By now the sun was starting to tumble towards the horizon and the light was getting warmer, so I hightailed it back round the lake, before making my way towards Keswick, as I wanted to get a picture of a jetty at sunset. They have jetties at Ullswater of course, but I didn’t know where they were, and I hadn’t seen any that day, so instead of stumbling around like a confused simpleton, I decided to head for one I knew.

Got back to Keswick with time to spare so I headed straight to Ashness Jetty with a view to setting up shop and being nicely prepared for the upcoming show. Unfortunately I wasn’t the only one to have thought of that, as I walked from the car park I could see quite plainly that several tripods were standing tall on the jetty already, their owners several metres away, larking about on the lakeshore without a care in the world. So cursing under my breath about how all photographers are annoying bastards, I traipsed back to the car and slung my kit in the boot, vowing to ban photographers when I ruled the world, except for me.

For want of something better to do I drove up to surprise view to see if I could get some images of the mossy forest as it was draped in the evening sunlight. Draped it certainly was, but I couldn’t get anything that was worthwhile, it all seemed to come out rather bland. So I arrived back at the lake shore looking for another spot to pitch up for the sunset. I eventually discovered a parking area, I say discovered, I knew it was there, it just took me a while to ‘discover’ which direction it was in, I am the only person who can get lost on a single road.

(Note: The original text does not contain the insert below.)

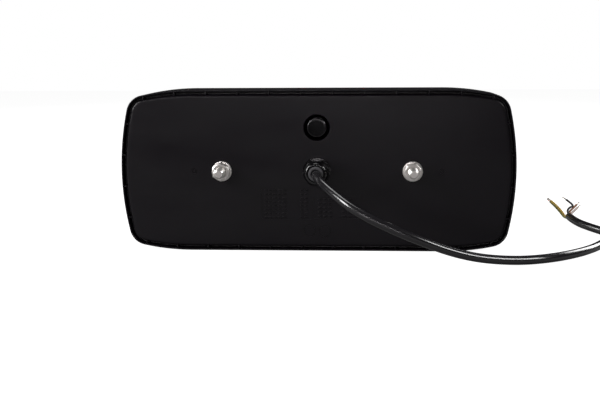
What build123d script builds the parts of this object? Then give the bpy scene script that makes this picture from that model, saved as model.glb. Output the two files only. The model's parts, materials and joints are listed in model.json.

So after waiting around a bit, the sun did eventually drop down, as is it’s duty, and I got a few photos, as is mine, but to be honest it wasn’t much to write home about, the colours didn’t really materialise as I’d hoped, but it was still nice nonetheless. Plus I was revoltingly pleased those photographers at Ashness Jetty didn’t get an amazing sunset. Bah humbug.

As I say, it was nice, but not spectacular

So I finished my excursion in the beautiful Lake District with a quick journey back to Keswick, a visit to the supermarket and a ready meal in front of the TV.

Life is certainly there to be lived.